= Anna Seidel =

German Sinologist

Anna Katharina Seidel (1938 - September 29, 1991) was a German Sinologist who was regarded as an authority in the study of Taoism. During her 22 years at the Institut du Hobogirin of the Ecole Francaise d’Extreme-Orient in Kyoto, Seidel had become the centre of gravity for the many Western scholars of East Asian studies who ventured to the ancient Japanese capital to conduct research.

== Early years ==
The youngest of three children, Seidel was born in Berlin, Germany, but spent most of her childhood in the southern city of Munich. During the Nazi era, her father, who was an aviation engineer, stood by her mother, who was descendant of a distinguished German-Jewish family; they illegally sheltered a Jewish friend at their home throughout the Second World War, risking a death penalty. Seidel's parents encouraged her to pursue intellectual interests from an early age. Having been trained in the fundamentals of Sinology at the Ludwig-Maximilians-Universität München from 1958 to 1960 and the University of Hamburg in 1961, Seidel specialised in the study of Chinese religions in Paris, where she studied under two eminent expatriates, Austrian Maxime Kaltenmark and German Rolf A. Stein from 1961 to 1968. Her doctoral dissertation, La divinisation de Lao-tseu dans le taoisme des Han is regarded as a groundbreaking study in the field. In 1969, Seidel was elected into membership of the Ecole Francaise d'Extreme-Orient and despatched to Kyoto, the ancient capital of Japan, where she lived until her death.

== Research ==

Here her work was centered upon the compilation of the Hobogirin, a multivolume encyclopedic dictionary of Buddhism. She simultaneously had the opportunity to continue her own research on Taoism, becoming one of the world's leading experts in this subject. After a brief marriage to the Bostonian scholar Holmes Welch, with whom she co-edited Facets of Taoism (1979), Seidel devoted her life completely to her scholarship and to the Hobogirin Institute.

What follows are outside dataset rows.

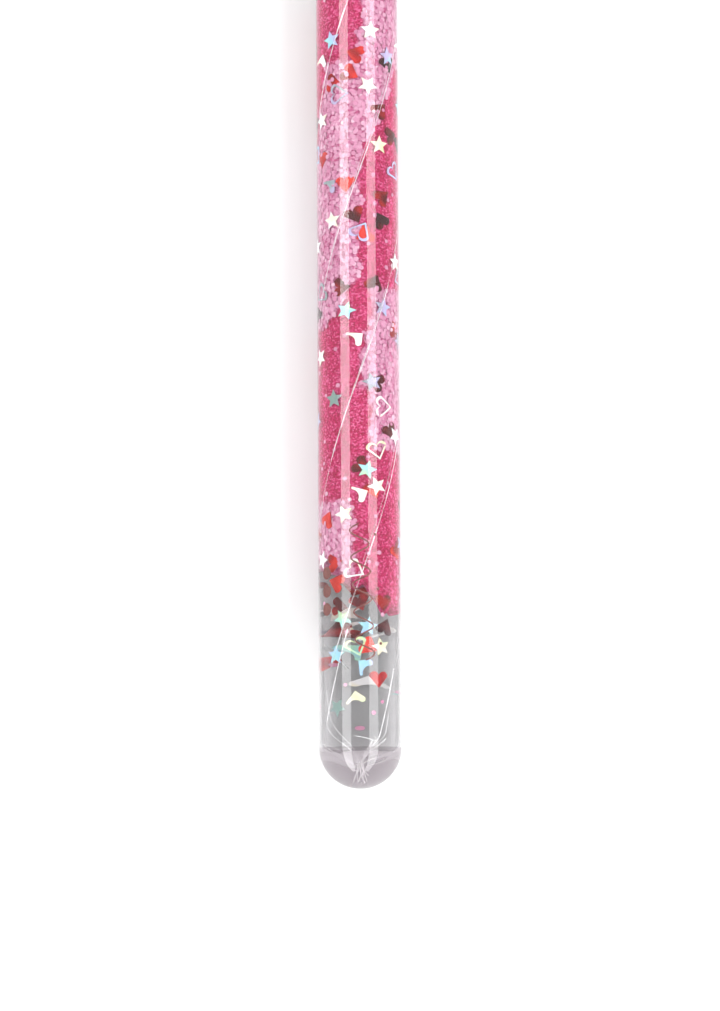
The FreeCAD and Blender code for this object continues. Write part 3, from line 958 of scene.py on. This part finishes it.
BARREL_WALL = 1.0
CHAMBER_RADIUS = BARREL_RADIUS - BARREL_WALL
PLUG_FRONT = station("chamber_plug", 1)


def clear_polystyrene():
    """Clear moulded polystyrene: bends light like glass, hard gloss, lets lamps through to the gel."""
    material, tree = start_material("polystyrene_clear")
    glass = add(
        tree,
        "ShaderNodeBsdfPrincipled",
        {
            "Base Color": linear("#FDFDFF"),
            "Roughness": 0.0,
            "IOR": 1.5,
            "Transmission Weight": 1.0,
        },
    )
    slant = add(tree, "ShaderNodeLayerWeight", {"Blend": 0.5})
    passing = ramp(
        add(tree, "ShaderNodeValToRGB", {"Fac": slant.outputs["Facing"]}),
        ((0.0, "#F8F8F8"), (0.4, "#F0F0F0"), (0.65, "#909090"), (0.85, "#303030")),
    )
    clear = add(tree, "ShaderNodeBsdfTransparent", {"Color": passing.outputs["Color"]})
    path = add(tree, "ShaderNodeLightPath")
    mix = add(
        tree,
        "ShaderNodeMixShader",
        {"Fac": path.outputs["Is Shadow Ray"], 1: glass.outputs["BSDF"], 2: clear.outputs["BSDF"]},
    )
    add(tree, "ShaderNodeOutputMaterial", {"Surface": mix.outputs["Shader"]})
    return material


def wetted_wall(name, passing):
    """Chamber wall under the gel: plastic and gel bend light alike, so the face itself can't be seen; a
    grey passing colour dims what lies behind it as painted shade.
    """
    material, tree = start_material(name)
    clear = add(tree, "ShaderNodeBsdfTransparent", {"Color": linear(passing)})
    add(tree, "ShaderNodeOutputMaterial", {"Surface": clear.outputs["BSDF"]})
    return material


def barrel_profile():
    """Outside from the tail to the mouth, then the bore back to the tail, and a material for each span:
    0 for the polished plastic and dry bore, 1 for the chamber's side under gel, 2 for its dome."""
    outside = list(arc((BARREL_RADIUS, 0), BARREL_RADIUS, 180, 90, 32))
    mouth = [(BARREL_LENGTH - 0.15, BARREL_RADIUS), (BARREL_LENGTH, BARREL_RADIUS - 0.15)]
    bore = [(BARREL_LENGTH, CHAMBER_RADIUS + 0.2), (BARREL_LENGTH - 0.2, CHAMBER_RADIUS)]
    chamber = [(PLUG_FRONT, CHAMBER_RADIUS)]
    chamber += list(arc((BARREL_RADIUS, 0), CHAMBER_RADIUS, 90, 180, 32))
    spans = [0] * (len(outside) + len(mouth) + len(bore)) + [1] + [2] * (len(chamber) - 2)
    return outside + mouth + bore + chamber, spans


profile, span_slots = barrel_profile()
barrel = turned_piece(
    "clear_barrel", profile, "barrel", [
        clear_polystyrene(),
        wetted_wall("polystyrene_under_gel", "#FFFFFF"),
        # Painted shade: the dome's wall passes light through a grey tint, which darkens the dome.
        wetted_wall("polystyrene_tail_dome_painted_shade", "#E3DFE1"),
    ], slots=span_slots, closed=False
)
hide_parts("barrel_tube")


# ---------------------------------------------------------------------------------------------
# Print: one thin coat of brown pad-printed ink on the barrel near the tail: a plain wavy line with
# dots beside it, and a row of three plain dots.

PRINT_RADIUS = BARREL_RADIUS + 0.01
PRINT_THICKNESS = 0.02


def pad_ink():
    """Pad-printed ink: flat brown, a little uneven."""
    material, tree = start_material("pad_ink_brown")
    place = add(tree, "ShaderNodeTexCoord").outputs["Object"]
    cover = add(tree, "ShaderNodeTexNoise", {"Vector": place, "Scale": 1 / (0.4 * MM), "Detail": 2.0})
    tint = ramp(
        add(tree, "ShaderNodeValToRGB", {"Fac": cover.outputs["Fac"]}), ((0.3, "#5A2A26"), (0.7, "#70403A"))
    )
    shader = add(
        tree, "ShaderNodeBsdfPrincipled", {"Base Color": tint.outputs["Color"], "Roughness": 0.4}
    )
    add(tree, "ShaderNodeOutputMaterial", {"Surface": shader.outputs["BSDF"]})
    return material


def printed_patch(outline):
    """Closed thin patch of ink over an outline of (distance, angle) places."""
    count = len(outline)
    points = [at(along, PRINT_RADIUS, angle) for along, angle in outline]
    points += [at(along, PRINT_RADIUS + PRINT_THICKNESS, angle) for along, angle in outline]
    faces = [list(range(count))[::-1], [count + k for k in range(count)]]
    faces += [[k, (k + 1) % count, count + (k + 1) % count, count + k] for k in range(count)]
    return points, faces


def printed_dot(along, angle, size):
    """Outline of a round dot."""
    around = math.degrees(size / PRINT_RADIUS)
    for k in range(16):
        swing = 2 * math.pi * k / 16
        yield along + size * math.cos(swing), angle + around * math.sin(swing)


def printed_stroke(route, width):
    """Closed thin shell of ink along a line of (distance, angle) places."""
    per_degree = math.radians(1) * PRINT_RADIUS
    points, faces = [], []
    for index, (along, angle) in enumerate(route):
        after = route[min(index + 1, len(route) - 1)]
        before = route[max(index - 1, 0)]
        run, rise = after[0] - before[0], (after[1] - before[1]) * per_degree
        length = math.hypot(run, rise)
        step = (-rise / length * width / 2, run / length * width / 2 / per_degree)
        for radius in (PRINT_RADIUS, PRINT_RADIUS + PRINT_THICKNESS):
            points.append(at(along + step[0], radius, angle + step[1]))
            points.append(at(along - step[0], radius, angle - step[1]))
    for index in range(len(route) - 1):
        low, high = 4 * index, 4 * index + 4
        for one, two in ((0, 1), (1, 3), (3, 2), (2, 0)):
            faces.append([low + one, low + two, high + two, high + one])
    end = 4 * (len(route) - 1)
    faces += [[0, 2, 3, 1], [end, end + 1, end + 3, end + 2]]
    return points, faces


wave = [(16.8 + 0.1 * k, 8 + 13 * math.sin(2 * math.pi * k / 36) - 0.05 * k) for k in range(181)]
ink_parts = [printed_stroke(wave, 0.2)]
for along, angle in ((19.0, 30), (26.2, 26), (33.4, 22)):
    ink_parts.append(printed_patch(list(printed_dot(along, angle, 0.2))))
for along in (23.6, 26.0, 28.4):
    ink_parts.append(printed_patch(list(printed_dot(along, -52, 0.85))))
ink_points, ink_faces = joined(ink_parts)
print_mark = new_piece("barrel_print", ink_points, ink_faces, "barrel", [pad_ink()], sharp=30)


# ---------------------------------------------------------------------------------------------
# Cap and clip: pearl pink polystyrene cap with a vented end button, and a plated spring steel
# clip on a pin between the bracket's ears.

pearl_pink = moulded_plastic("polystyrene_pearl_pink", "#B93A72", "#C85286", 0.25, sparkle=0.15)
dress(pearl_pink, "cap_shell", "cap_end_plug", "clip_bracket")
plated_steel = turned_metal("spring_steel_plated", "#C9CACD", "#E3E4E6", 0.12)
dress(plated_steel, "clip_arm", "clip_pin")


# ---------------------------------------------------------------------------------------------
# Stage: white sweep, soft light from the right, two long strip lamps that only show in gloss,
# and the camera almost straight above the barrel's tail half.

FLOOR_SIZE = 4.0


def white_sweep():
    """Painted white board, a little uneven."""
    material, tree = start_material("white_board")
    place = add(tree, "ShaderNodeTexCoord").outputs["Object"]
    tone = add(tree, "ShaderNodeTexNoise", {"Vector": place, "Scale": 3.0, "Detail": 2.0})
    tint = ramp(
        add(tree, "ShaderNodeValToRGB", {"Fac": tone.outputs["Fac"]}), ((0.3, "#EAEAEA"), (0.7, "#ECECEC"))
    )
    shader = add(
        tree, "ShaderNodeBsdfPrincipled", {
            "Base Color": tint.outputs["Color"],
            "Roughness": 0.9,
            "Specular IOR Level": 0.1,
        }
    )
    add(tree, "ShaderNodeOutputMaterial", {"Surface": shader.outputs["BSDF"]})
    return material


half = FLOOR_SIZE / 2
floor_mesh = bpy.data.meshes.new("floor")
floor_corners = [(-half, -half, 0), (half, -half, 0), (half, half, 0), (-half, half, 0)]
floor_mesh.from_pydata(floor_corners, [], [[0, 1, 2, 3]])
floor_mesh.materials.append(white_sweep())
floor = bpy.data.objects.new("floor", floor_mesh)
bpy.context.scene.collection.objects.link(floor)


def area_lamp(name, place, aim, size, radiance):
    """Rectangular lamp of an even radiance, turned to face a point, with its long side along the pen."""
    lamp = bpy.data.lights.new(name, "AREA")
    lamp.shape = "RECTANGLE"
    lamp.size, lamp.size_y = size
    lamp.energy = radiance * math.pi * size[0] * size[1]
    holder = bpy.data.objects.new(name, lamp)
    bpy.context.scene.collection.objects.link(holder)
    towards = (Vector(aim) - Vector(place)).normalized()
    side = Vector((0, 1, 0)).cross(towards).normalized()
    up = towards.cross(side)
    holder.matrix_world = Matrix.Translation(place) @ Matrix((side, up, -towards)).transposed().to_4x4()
    return holder


VIEW_ALONG = 37.7
VIEW_ASIDE = 0.11
view_centre = at(VIEW_ALONG, 0, 0) + Vector((VIEW_ASIDE * MM, 0, 0))

# Lamps on each side: their distance in metres, and their tilt from straight above in degrees.
STRIP_DISTANCE, STRIP_TILT = 0.45, 38
STRIP_HALF_ANGLE = 13
STRIP_LENGTH = 2.4
CARD_DISTANCE, CARD_TILT = 0.5, 72

for name, side, radiance in (("strip_lamp_left", -1, 6.8), ("strip_lamp_right", 1, 6.0)):
    turn = math.radians(STRIP_TILT) * side
    strip = area_lamp(
        name,
        view_centre + Vector((math.sin(turn), 0, math.cos(turn))) * STRIP_DISTANCE,
        view_centre,
        (2 * STRIP_DISTANCE * math.tan(math.radians(STRIP_HALF_ANGLE)), STRIP_LENGTH),
        radiance,
    )
    strip.visible_diffuse = False
    strip.visible_transmission = False
    strip.visible_camera = False

key = area_lamp("key_lamp", view_centre + Vector((0.42, 0.0, 0.5)), view_centre, (0.28, 0.9), 3.0)
key.visible_glossy = False
key.visible_transmission = False

for name, side, radiance in (("side_card_left", -1, 2.9), ("side_card_right", 1, 2.7)):
    turn = math.radians(CARD_TILT) * side
    bounce = area_lamp(
        name,
        view_centre + Vector((math.sin(turn), 0, math.cos(turn))) * CARD_DISTANCE,
        view_centre,
        (0.3, 0.9),
        radiance,
    )
    bounce.visible_glossy = False
    bounce.visible_transmission = False
    bounce.visible_camera = False

world = bpy.data.worlds.new("studio")
bpy.context.scene.world = world
world.use_nodes = True
world.node_tree.nodes["Background"].inputs["Color"].default_value = (1.0, 1.0, 1.0, 1.0)
world.node_tree.nodes["Background"].inputs["Strength"].default_value = 1.0

bpy.context.scene.view_settings.view_transform = "Standard"

CAMERA_DISTANCE = 0.5
CAMERA_RISE = math.radians(84.6)
CAMERA_ROLL = math.radians(-0.3)
lens = bpy.data.cameras.new("camera")
lens.lens = 133.5
lens.clip_start = 0.01
camera = bpy.data.objects.new("camera", lens)
bpy.context.scene.collection.objects.link(camera)
outward = Vector((0, -math.cos(CAMERA_RISE), math.sin(CAMERA_RISE)))
camera.location = view_centre + outward * CAMERA_DISTANCE
camera.rotation_euler = (
    outward.to_track_quat("Z", "Y").to_matrix() @ Matrix.Rotation(CAMERA_ROLL, 3, "Z")
).to_euler()
bpy.context.scene.camera = camera
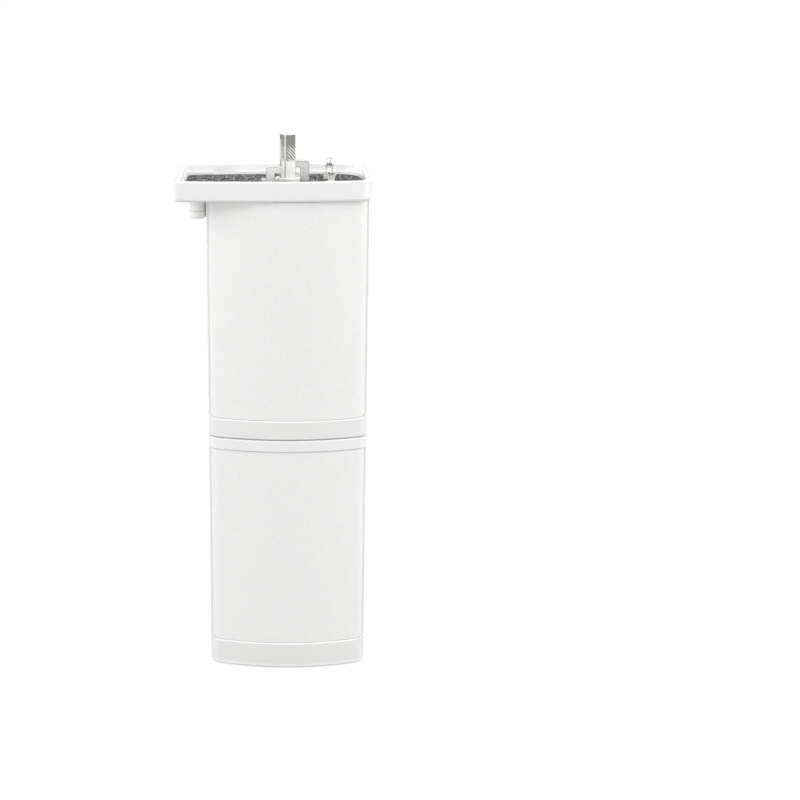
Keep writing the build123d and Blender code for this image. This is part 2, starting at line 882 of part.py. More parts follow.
with BuildPart() as pinion:
    extrude(gear_face(stage_one_base, sun_outline), amount=stage_one_width)
    round_post(motor_shaft_radius + press_gap, stage_one_base, carrier_one_base, [(0, 0)], Mode.SUBTRACT)

with BuildPart() as stage_one_carrier:
    round_post(carrier_radius, carrier_one_base, carrier_one_top, [(0, 0)])
    round_post(planet_pin_radius, stage_one_base, carrier_one_base, planet_places)
    extrude(gear_face(carrier_one_top, sun_outline), amount=carrier_two_base - gear_float - carrier_one_top)

with BuildPart() as stage_two_carrier:
    round_post(carrier_radius, carrier_two_base, carrier_two_top, [(0, 0)])
    round_post(planet_pin_radius, stage_two_base, carrier_two_base, planet_places)
    with BuildSketch(Plane.XY.offset(carrier_two_base)):
        Rectangle(spigot_side + 2 * press_gap, spigot_side + 2 * press_gap)
    extrude(amount=carrier_two_plate, mode=Mode.SUBTRACT)


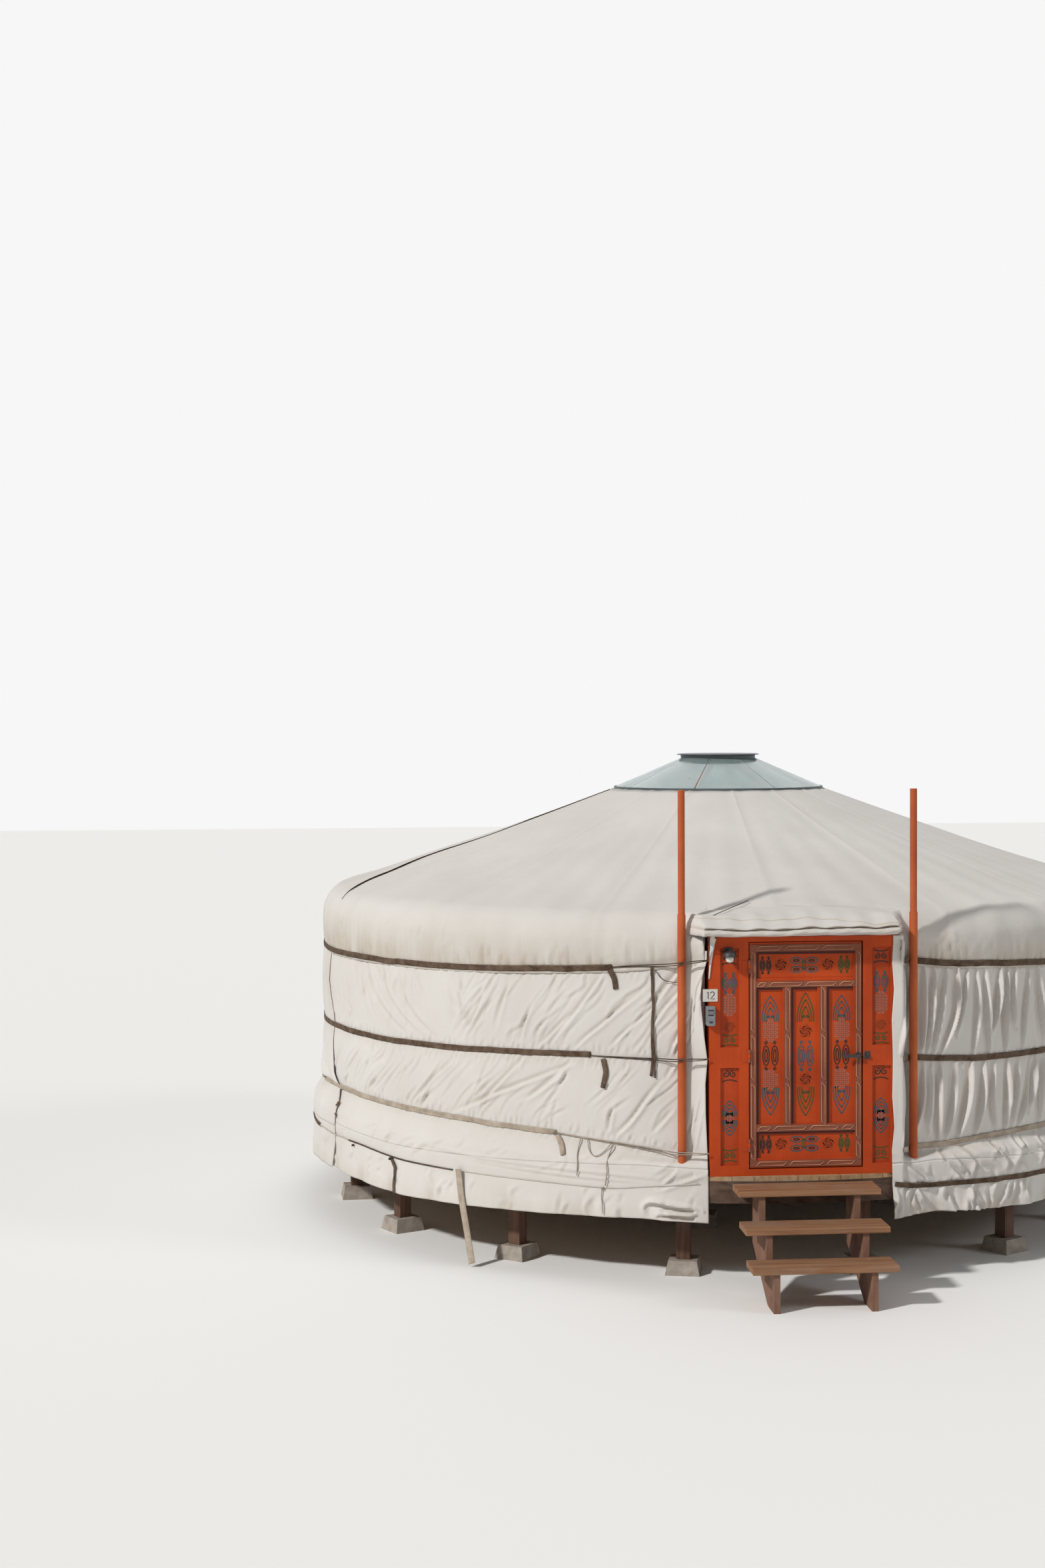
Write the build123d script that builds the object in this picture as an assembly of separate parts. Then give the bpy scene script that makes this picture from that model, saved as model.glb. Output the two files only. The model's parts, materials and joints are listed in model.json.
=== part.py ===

In 1978, she taught Chinese religion as a visiting professor at the University of Hawaiʻi and at the University of California, Santa Barbara in 1988; she repeatedly rejected lucrative offers from eminent American universities. In 1985, she started the bilingual journal Cahiers d'Extreme-Asie, which has since become established as an important publication in the study of East Asian religions. The stated purpose of the journal was to draw scholars in Europe, America, and East Asia closer together. Seidel's position in Kyoto put her in a unique position to serve as a link between the various geographic communities of scholars. She was an international scholar: German in her upbringing and cultural identity, French by citizenship and education, residing and working in Japan, and wooed by the English-speaking academic establishment.

== Writing ==

Her published works communicated her thoughts with a clarity which she achieved by avoiding stylistic embellishments and by making no concessions to fashionable theoretical terminology. Seidel's viewpoint on Chinese religion as depicted in her article "Taoism" written for the 15th edition of the Encyclopædia Britannica (1975), broke the orthodox mould. While her work was founded on early religious texts, which she subjected to the most rigorous philological scrutiny, her analysis of religion extended to all aspects of culture. She placed her main emphasis on religious practice in its historical context, rather than becoming entangled in doctrinal speculation. Seidel was an atheist and did not practise Taoism; despite this, she was noted for approaching religious phenomena with a high degree of empathy. Although Seidel did not undertake long-term systematic fieldwork on Chinese religion, she paid meticulous attention to contemporary religious phenomena, which she interpreted as a continuum with ancient textual traditions. She had a strongly comparative perspective on religion, and consistently observed and recorded the religious landscape wherever she traveled. Her important collections of documents remain in the keeping of the Hobogirin Institute.

Seidel died before writing a major synthesis of her research field, though there were some initial attempts in such a direction (the booklet Taoismus, Die inoffizielle Hochreligion Chinas and her magisterial Chronicle of Taoist Studies in the West, 1950-1990). Her work remained unfinished at the time of her death.